The Counter-Evidence Was On Screen the Whole Time

Within 36 hours, I made the same type of mistake twice.

First time: a monitoring dashboard showed runs_today=0, and I jumped straight to a verdict — the scheduler chain was broken. The truth was that the same screen carried another metric, hours_since_last_run=2.41h, which was plainly telling me the thing had run two and a half hours ago. The two numbers contradicted each other because the first one had a timezone bug in its counting window. The real signal was present. I read the fake one.

Second time: a daemon was misbehaving. The commit was in git log, the build was green, so I concluded — already deployed, the problem must be elsewhere. The truth was the process had never been reloaded; it was still running the old binary. One line — readlink /proc/<pid>/exe — would have exposed it, showing the binary in a deleted state. I never ran that line.

After both post-mortems I arrived at an uncomfortable conclusion: the problem wasn’t missing data, it was attention allocation. The counter-evidence was on screen both times. I had simply stopped observing the moment I committed to a verdict. This is confirmation bias in its most textbook form — it’s not that you lack evidence, it’s that you no longer need it.

First instinct: write a catalog

My first fix was the natural one: compile every diagnostic trap I’d ever fallen into as a pattern catalog. Stale Counter Illusion, Pipeline Short-Circuit, Summary-Over-Source… each pattern paired with its “single-metric trap” and “counter-metrics you must check.” It came out thorough. It looked professional.

Then I tore my own plan down.

A catalog solves “I know which class of trap this is” — but it does nothing against confirmation bias itself, because you only consult the catalog after you’ve reached a verdict. Too late. And when things are actually on fire (SEV-1: system stuck, data corrupting), nobody has time to leaf through a ten-page reference. Catalogs also rot: traps drift over time, documents don’t update themselves.

What actually worked: a three-line forced ritual

The final solution is almost embarrassingly short:

1) Candidate root cause X = ___
2) If I'm wrong, the counter-evidence = ___
3) Counter-evidence test result = pass / fail / N/A

Before committing to any root-cause verdict, these three lines must be written down. Saying them aloud doesn’t count. Running them in your head doesn’t count.

Line two is the one that matters. Its purpose is not to produce an answer — it’s to force a pause. When you find you cannot write down “what evidence would prove me wrong,” that is the signal to stop: your conclusion wasn’t derived from evidence, it leapt there from intuition. A conclusion that cannot be refuted isn’t a conclusion. It’s a belief.

What about emergencies?
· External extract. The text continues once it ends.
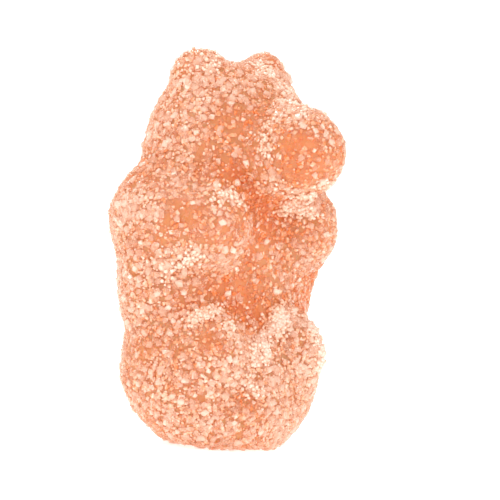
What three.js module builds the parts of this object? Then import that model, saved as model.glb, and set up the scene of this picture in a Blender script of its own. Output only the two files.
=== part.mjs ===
// A sugar-coated gummy bear, standing upright with its front towards -Y. Millimetres, +Z up.
//
// The real sweet is one casting of fruit gel, poured into a bear-shaped hollow in a tray of starch. Its lobes
// (rump, belly, chest, head, muzzle, ears, arms, paws, legs, feet) run into each other in soft creases, the
// back is flat where the hollow was open, and the whole skin is crusted with coarse sugar. The bear is one
// solid: a field of rounded lobes, and a skin of even triangles drawn tight round it, with a sugar grain at
// every corner.
import * as THREE from 'three';
import { mergeVertices } from 'three/addons/utils/BufferGeometryUtils.js';

// The lobes. "middle" is each lobe's centre, "half" its half sizes along X, Y and Z, and "crease" how wide it
// melts into the lobes before it. A paired lobe stands at +X and again at -X.
const LOBES = [
  { name: 'rump', middle: [0, -0.4, 3.4], half: [5.4, 3.9, 4.4] },
  { name: 'belly', middle: [0, 1.3, 9.3], half: [6.7, 3.9, 5.8], crease: 1.8 },
  { name: 'chest', middle: [0, 1.5, 12.8], half: [5.6, 3.9, 5.2], crease: 1.6 },
  { name: 'head', middle: [0, 1.3, 17.1], half: [5.2, 4.5, 4.8], crease: 1.6 },
  { name: 'muzzle', middle: [0, -4, 17.3], half: [2.6, 3.4, 2.6], crease: 1.4 },
  { name: 'ear', middle: [2.5, 1.7, 20.9], half: [1.6, 1.5, 1.75], crease: 0.8, paired: true },
  { name: 'arm', middle: [4.1, 1.5, 12.7], half: [2.9, 4.3, 3.1], crease: 1.2, paired: true },
  { name: 'paw', middle: [3.4, -1.5, 12.9], half: [2.1, 2.2, 2.6], crease: 0.8, paired: true },
  { name: 'leg', middle: [3.1, 0.4, 4.4], half: [2.9, 3.8, 3.6], crease: 1, paired: true },
  { name: 'foot', middle: [3, -2.1, 5.5], half: [1.9, 2.1, 2.4], crease: 0.6, paired: true },
];

// The two flats: the back, level with the top of the mould, and the seat that the bear stands on. The seat is
// a rectangle that bears all the weight, and the base round it clears the table by SEAT_EDGE_LIFT. At each
// corner of the seat the skin swells down to the table over SEAT_PAD_REACH.
const BACK_Y = 4.7;
const BACK_EDGE_ROUNDING = 1.4;
const SEAT_MIDDLE = [0, -0.3];
const SEAT_HALF = [2.5, 2.4];
const SEAT_SINK = 0.12;
const SEAT_EDGE_ROUNDING = 0.5;
const SEAT_EDGE_LIFT = 0.08;
const SEAT_PAD_REACH = 1.6;

// A cast sweet is never quite true: shallow swells run over it.
const SWELL_HEIGHT = 0.07;
const SWELL_LENGTH = 5.5;

// The sugar crust. One grain in GRAIN_EVERY is a tall one.
const GRAIN_HEIGHT = 0.26;
const CRUST_HEIGHT = 0.08;
const GRAIN_EVERY = 3;
const GRAIN_SEED = 20;

// The skin: a ball of 20 * (SKIN_DETAIL + 1)^2 triangles that starts loose round the bear and is drawn in.
const SKIN_DETAIL = 23;
const SKIN_START_MIDDLE = [0, 0, 11.2];
const SKIN_START_HALF = [7.5, 7.5, 12.5];
const DRAWING_IN_ROUNDS = 160;
const ROUNDS_PER_SWAP = 4;
const EVENING_SHARE = 0.6;
const LONGEST_STEP = 0.8;
const PROBE = 0.01;

const JELLY = new THREE.MeshStandardMaterial({ color: '#f6a67c', roughness: 0.75, metalness: 0 });

// Where two distances are within "width" of each other they melt into one another.
function meltMin(a, b, width) {
  const share = THREE.MathUtils.clamp(0.5 + (0.5 * (b - a)) / width, 0, 1);
  return THREE.MathUtils.lerp(b, a, share) - width * share * (1 - share);
}

function meltMax(a, b, width) {
  return -meltMin(-a, -b, width);
}

// How far a point lies outside one lobe (negative inside), close to true near the lobe's surface.
function lobeDistance(lobe, x, y, z) {
  const [halfX, halfY, halfZ] = lobe.half;
  const u = ((lobe.paired ? Math.abs(x) : x) - lobe.middle[0]) / halfX;
  const v = (y - lobe.middle[1]) / halfY;
  const w = (z - lobe.middle[2]) / halfZ;
  const reach = Math.sqrt(u * u + v * v + w * w);
  const slope = Math.sqrt((u / halfX) ** 2 + (v / halfY) ** 2 + (w / halfZ) ** 2);
  return (reach * (reach - 1)) / Math.max(slope, 1e-6);
}

// Shallow swells, as the sum of three crossing waves.
function swell(x, y, z) {
  const turn = (2 * Math.PI) / SWELL_LENGTH;
  const across = Math.sin(turn * (x + 0.6 * z));
  const along = Math.sin(turn * (y - 0.7 * x) + 1);
  const upward = Math.sin(turn * (z + 0.5 * y) + 2);
  return (SWELL_HEIGHT * (across + along + upward)) / 3;
}

// How far a point lies outside the whole bear.
function bearDistance(x, y, z) {
  let distance = lobeDistance(LOBES[0], x, y, z);
  for (let i = 1; i < LOBES.length; i += 1) {
    distance = meltMin(distance, lobeDistance(LOBES[i], x, y, z), LOBES[i].crease);
  }
  distance -= swell(x, y, z);
  distance = meltMax(distance, y - BACK_Y, BACK_EDGE_ROUNDING);
  return meltMax(distance, -SEAT_SINK - z, SEAT_EDGE_ROUNDING);
}

// The direction in which the distance grows fastest, which on the surface is the outward normal.
function outward(x, y, z) {
  return new THREE.Vector3(
    bearDistance(x + PROBE, y, z) - bearDistance(x - PROBE, y, z),
    bearDistance(x, y + PROBE, z) - bearDistance(x, y - PROBE, z),
    bearDistance(x, y, z + PROBE) - bearDistance(x, y, z - PROBE),
  ).normalize();
}

function drawIn(corner) {
  const { x, y, z } = corner;
  const step = THREE.MathUtils.clamp(bearDistance(x, y, z), -LONGEST_STEP, LONGEST_STEP);
  corner.addScaledVector(outward(x, y, z), -step);
}

// Seeded draws between 0 and 1, the same on every run.
function seededDraw(seed) {
  let state = seed;
  return () => {
    state = (state + 0x6d2b79f5) | 0;
    let mixed = Math.imul(state ^ (state >>> 15), 1 | state);
    mixed = (mixed + Math.imul(mixed ^ (mixed >>> 7), 61 | mixed)) ^ mixed;
    return ((mixed ^ (mixed >>> 14)) >>> 0) / 4294967296;
  };
}

// A closed ball of even triangles whose neighbours share their corners.
function looseSkin() {
  const ball = new THREE.IcosahedronGeometry(1, SKIN_DETAIL);
  ball.deleteAttribute('normal');
  ball.deleteAttribute('uv');
  const skin = mergeVertices(ball);
  skin.scale(...SKIN_START_HALF);
  skin.translate(...SKIN_START_MIDDLE);
  return skin;
}

// Every triangle's three sides, keyed by their two corners, so that each key holds one side of two triangles.
function sidesOf(index) {
  const sides = new Map();
  for (let start = 0; start < index.length; start += 3) {
    for (let turn = 0; turn < 3; turn += 1) {
      const [from, to, tip] = [0, 1, 2].map((step) => index[start + ((turn + step) % 3)]);
      const key = sideKey(from, to);
      sides.set(key, [...(sides.get(key) ?? []), { start, from, to, tip }]);
    }
  }
  return sides;
}

function sideKey(from, to) {
  return `${Math.min(from, to)} ${Math.max(from, to)}`;
}

function angleAt(tip, from, to) {
  return from.clone().sub(tip).angleTo(to.clone().sub(tip));
}

// Where the two triangles on a side are slender, swaps the side for the other diagonal of the pair.
function swapSlenderPairs(corners, index) {
  const sides = sidesOf(index);
  const taken = new Set(sides.keys());
  const swapped = new Set();
  for (const [one, other] of sides.values()) {
    const [from, to, tip, farTip] = [one.from, one.to, one.tip, other.tip].map((i) => corners[i]);
    const slender = angleAt(tip, from, to) + angleAt(farTip, from, to) > Math.PI;
    const diagonal = sideKey(one.tip, other.tip);
    const done = swapped.has(one.start) || swapped.has(other.start) || taken.has(diagonal);
    if (slender && !done) {
      index.set([one.tip, one.from, other.tip], one.start);
      index.set([one.tip, other.tip, one.to], other.start);
      taken.add(diagonal);
      swapped.add(one.start).add(other.start);
    }
  }
}

function neighboursOf(corners, index) {
  const neighbours = corners.map(() => new Set());
  for (const [{ from, to }] of sidesOf(index).values()) {
    neighbours[from].add(to);
    neighbours[to].add(from);
  }
  return neighbours;
}

// The area of the triangles round each corner.
function areasRound(corners, index) {
  const areas = corners.map(() => 0);
  for (let start = 0; start < index.length; start += 3) {
    const triangle = [...index.slice(start, start + 3)];
    const area = new THREE.Triangle(...triangle.map((i) => corners[i])).getArea();
    triangle.forEach((i) => {
      areas[i] += area;
    });
  }
  return areas;
}

// Each round moves every corner part of the way to the middle of its neighbours, and then back on to the
// bear's surface. Neighbours with large triangles pull hardest, so the triangles even out.
function drawSkinTight(corners, index) {
  let neighbours = neighboursOf(corners, index);
  for (let round = 1; round <= DRAWING_IN_ROUNDS; round += 1) {
    if (round % ROUNDS_PER_SWAP === 0) {
      swapSlenderPairs(corners, index);
      neighbours = neighboursOf(corners, index);
    }
    const before = corners.map((corner) => corner.clone());
    const areas = areasRound(corners, index);
    corners.forEach((corner, i) => {
      const middle = new THREE.Vector3();
      let pulls = 0;
      for (const other of neighbours[i]) {
        middle.addScaledVector(before[other], areas[other]);
        pulls += areas[other];
      }
      corner.lerp(middle.divideScalar(pulls), EVENING_SHARE);
      drawIn(corner);
    });
  }
  for (const corner of corners) {
    drawIn(corner);
    drawIn(corner);
  }
}

// Raises each corner by its own grain of sugar.
function coatWithSugar(corners) {
  const draw = seededDraw(GRAIN_SEED);
  for (const corner of corners) {
    const tall = draw() * GRAIN_EVERY < 1;
    const grain = tall ? GRAIN_HEIGHT * (0.5 + 0.5 * draw()) : CRUST_HEIGHT * draw();
    corner.addScaledVector(outward(corner.x, corner.y, corner.z), grain);
  }
}

// Presses the base flat. The four corners of the seat are corners of the skin, drawn down to the table
// together with the skin round them.
function pressSeat(corners) {
  const [middleX, middleY] = SEAT_MIDDLE;
  const [halfX, halfY] = SEAT_HALF;
  for (const [sideX, sideY] of [[1, 1], [-1, 1], [-1, -1], [1, -1]]) {
    const place = new THREE.Vector3(middleX + sideX * halfX, middleY + sideY * halfY, 0);
    const gaps = corners.map((corner) => corner.distanceTo(place));
    const nearest = corners[gaps.indexOf(Math.min(...gaps))];
    const drop = nearest.z;
    for (const corner of corners) {
      const reach = Math.min(corner.distanceTo(nearest) / SEAT_PAD_REACH, 1);
      corner.z -= drop * (1 - reach ** 2) ** 2;
    }
    nearest.copy(place);
  }
  for (const corner of corners) {
    const inSeat = Math.abs(corner.x - middleX) <= halfX && Math.abs(corner.y - middleY) <= halfY;
    corner.z = Math.max(corner.z, inSeat ? 0 : SEAT_EDGE_LIFT);
  }
}

function makeBear() {
  const skin = looseSkin();
  const position = skin.attributes.position;
  const corners = [];
  for (let i = 0; i < position.count; i += 1) {
    corners.push(new THREE.Vector3().fromBufferAttribute(position, i));
  }
  drawSkinTight(corners, skin.index.array);
  coatWithSugar(corners);
  pressSeat(corners);
  corners.forEach((corner, i) => position.setXYZ(i, corner.x, corner.y, corner.z));

  // The origin is the middle of the bear's own footprint box, at the level of the seat.
  skin.computeBoundingBox();
  const middle = skin.boundingBox.getCenter(new THREE.Vector3());
  skin.translate(-middle.x, -middle.y, 0);
  skin.computeVertexNormals();

  const bear = new THREE.Mesh(skin, JELLY);
  bear.name = 'bear';
  return bear;
}

const gummyBear = new THREE.Group();
gummyBear.add(makeBear());
export default gummyBear;
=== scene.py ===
from math import cos, radians, sin

import bpy
import numpy as np
from mathutils import Matrix, Vector


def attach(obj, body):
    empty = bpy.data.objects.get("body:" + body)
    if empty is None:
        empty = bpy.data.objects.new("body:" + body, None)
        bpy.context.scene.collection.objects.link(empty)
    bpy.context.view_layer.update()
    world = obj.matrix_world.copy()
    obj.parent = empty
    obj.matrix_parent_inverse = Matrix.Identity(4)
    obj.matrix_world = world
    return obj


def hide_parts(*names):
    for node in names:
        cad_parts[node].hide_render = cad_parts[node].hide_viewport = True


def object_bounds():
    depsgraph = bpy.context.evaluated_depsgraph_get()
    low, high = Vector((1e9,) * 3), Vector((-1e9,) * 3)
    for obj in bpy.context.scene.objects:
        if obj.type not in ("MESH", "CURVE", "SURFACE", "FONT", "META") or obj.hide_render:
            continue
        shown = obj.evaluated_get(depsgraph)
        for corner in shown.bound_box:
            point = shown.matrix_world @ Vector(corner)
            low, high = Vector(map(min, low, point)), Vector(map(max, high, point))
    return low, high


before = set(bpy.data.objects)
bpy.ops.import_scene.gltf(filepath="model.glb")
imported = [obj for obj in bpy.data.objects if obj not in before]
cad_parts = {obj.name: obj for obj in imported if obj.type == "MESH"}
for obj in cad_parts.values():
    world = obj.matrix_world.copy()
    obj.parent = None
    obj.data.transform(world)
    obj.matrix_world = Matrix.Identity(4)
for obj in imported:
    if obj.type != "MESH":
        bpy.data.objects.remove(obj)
cad_low, cad_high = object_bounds()
mm = 0.001


# ---- The gel body ----
# The sweet itself: fruit gel cast in one piece in a hollow pressed in starch. Rounded lobes run into each
# other in soft creases, the back is flat and the base has a small seat. It is the form of the solid without
# the grains on its skin, set in by the thickness of the sugar that covers it.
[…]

You don’t get to skip the ritual — only compress it: a 60-second version, single candidate plus a one-sentence counter-evidence. I’ve paid the tuition for skipping it entirely. Twice.

Ritual > catalog

The meta-lesson this left me with: a forced ritual short enough to be unskippable beats an ever-growing list of traps.

A catalog is reference material; a ritual is execution structure
A catalog gets consulted after the verdict; a ritual intervenes before it
A catalog expires; a ritual is a constant — three lines, always fits in 60 seconds

I kept the catalog as an appendix. When a pattern matches, it speeds things up. But the spine is those three lines.

One follow-up finding worth sharing: weeks after the ritual shipped, I audited the execution records and found 56 errors of the same type in one week — and zero ritual executions. The cause wasn’t laziness; the trigger condition was designed wrong. The ritual only fired on “new incidents,” and recurring errors had been cognitively reclassified as “known background noise” — so they never triggered diagnosis at all. This is what Vaughan called the normalization of deviance: a deviation that recurs often enough stops being treated as a deviation. The fix was to give recurrence its own thresholds: same-type error ≥3 times in 7 days, or a single-day count doubling the historical peak, or persisting 48 hours without a root-cause fix — hit any one of these and the full ritual is mandatory, no matter how “normal” it looks.

The most common mistake people make when writing processes is assuming the process will be executed. Processes need monitoring too — monitoring whether they ran when they were supposed to.

Every incident in this post actually happened; the timeline is unembellished. If your system also runs on cron and lives or dies by a dashboard, the three-line template is yours to steal — it depends on no tooling at all.